Adapted from remarks given by Austin Cole, Interim Co-Coordinator of Black Alliance for Peace’s Haiti and the Americas Team, as part of “America v. CELAC: Whither the Monroe Doctrine at 200?” hosted by the International Manifesto Group.
As the crisis of imperialism in Haiti continues and US-led ‘Western’ nations debate how best to sell an escalated military invasion, it is imperative that we continue to say No to Military Intervention in Haiti. Yes to Haitian Self-Determination. But this is the bare minimum, we must also understand and center the critical role that Haiti plays in the Western Hemisphere – particularly for Black Self-Determination in the Americas and beyond.
Since gaining independence in 1804, Haiti has been demonized and sabotaged as a way to stifle anti-colonial, anti-slavery revolt throughout the region, as well as Black resistance more generally. In this century, the form this has taken is continued rejections of Haitian sovereignty by the US and the Core Group through the 2004 coup d’etat and UN invasion, the BINUH (2017) UN Occupation of Haiti and the more recent the Global Fragility Act. The contexts and fields of struggles have shifted over time, but the fight in Haiti continues to be with white supremacy, global capitalism and imperialism.
Nonetheless, we must continue to understand that Haiti plays an essential role in the transformation of the Americas, as part of a global anti-colonial, anti-imperialist project and the revolutionary Pan-african movement. At the Black Alliance for Peace, we enter our work in Latin America and the Caribbean through the context of Haiti because we understand this history and complexity.

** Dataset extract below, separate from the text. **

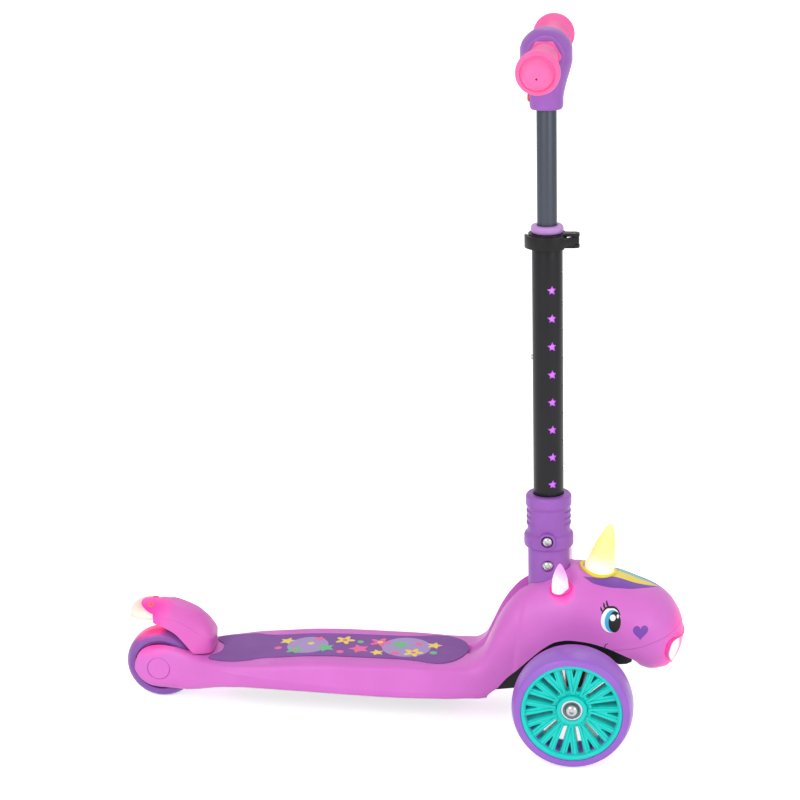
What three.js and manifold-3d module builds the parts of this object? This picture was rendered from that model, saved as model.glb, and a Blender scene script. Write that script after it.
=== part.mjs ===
// Three wheel kids scooter with an animal head at the front, in millimetres.
// +X is forward, +Y is the rider's left and +Z is up. The origin lies on the floor,
// below the middle of the scooter's length. Run it with the npm packages three and manifold-3d.
import * as THREE from 'three';
import { mergeVertices } from 'three/addons/utils/BufferGeometryUtils.js';
import Module from 'manifold-3d';

const wasm = await Module();
wasm.setup();

// Driving dimensions of the whole scooter
const wheelbase = 444;
const rearAxleX = -257;
const frontAxleX = rearAxleX + wheelbase;
const rearOverhang = 26;
const noseOverhang = 108;
const neckSetback = 123.2;
const bodyHeight = 171;
const bodyHalfWidth = 57;
const barHeight = 698;
const gap = 0.3;
const overrun = 20;
const bodySides = 20;
const roundSides = 24;
const smallSides = 12;
const hexSides = 6;

// Front wheels
const frontWheelRadius = 61;
const frontWheelHalfWidth = 21.5;
const frontTreadHalfWidth = 8;
const frontRimRadius = 51;
const frontRimInnerRadius = 46;
const frontRimHalfWidth = 18.5;
const rimEdgeProud = 1.5;
const tyreShoulderDrop = 2.5;
const wheelSides = 32;
const track = 243;
const wheelHubRadius = 14.3;
const wheelHubHalfLength = 14;
const spokePairs = 12;
const spokeThickness = 3;
const spokeHalfDepth = 13;
const spokeSpreadAtHub = 4.4;
const spokeSpreadAtRim = 13;

// Rear wheel
const rearWheelRadius = 38;
const rearWheelHalfWidth = 15;
const rearTreadHalfWidth = 9;
const rearRimRadius = 27;
const rearRimHalfWidth = 12;
const rearWebHalf = 4;
const rearHubHalfLength = 14;
const rearBearingInset = 0.5;
const rearBearingFace = rearHubHalfLength - rearBearingInset;

// Ball bearings and their axles
const bearingRadius = 11;
const bearingBoreRadius = 4.3;
const bearingWidth = 7;
const bearingInset = 1.5;
const axleRadius = 4;
const axleHeadRadius = 6.5;
const axleHeadLength = 4;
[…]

However, too often, Haiti is celebrated for its exceptional revolutionary history, while the Haitian people’s contemporary struggles to assert their sovereignty are routinely ignored. These are struggles like those of Haitian garment workers and migrants fighting against corporate exploitation and Biden’s deportation regime, as well as those of the popular masses who have taken to the streets for weeks over the last few months to protest conditions and misrepresentation resulting from further imperialist meddling in Haitian affairs. When folks ignore Haiti, they don’t understand that the tactics of imperialism employed there are in use throughout the globe. Possibly worse, without the understanding of the past and present revolutionary resistance of the Haitian people and their critical role in the region, we all miss the opportunity to build solidarity through our connected struggles, and we risk unwittingly perpetuating cycles of imperialist Intervention.
To move beyond limited and reactive solidarity with Haiti in times of crisis, we at Black Alliance for Peace are calling for a Zone of Peace in the Americas that rejects the white supremacist, imperialist, and militarist status quo. Inspired by the 2014 CELAC call for a state-sponsored Zone of Peace, we believe that building bottom-up, society-led anti-imperialist structures will pave the way for the peoples of the Americas to assert their sovereignty. In this, we are informed by the Black Radical Peace Tradition and understand that peace is not the absence of conflict but the achievement by popular struggle and defense of a world liberated from nuclear armaments and proliferation, unjust war and global white supremacy.
Only through such an expansive peace will Haitians, all Africans throughout the Americas, and the oppressed peoples of the world truly assert their sovereignty and build a future with true self-determination.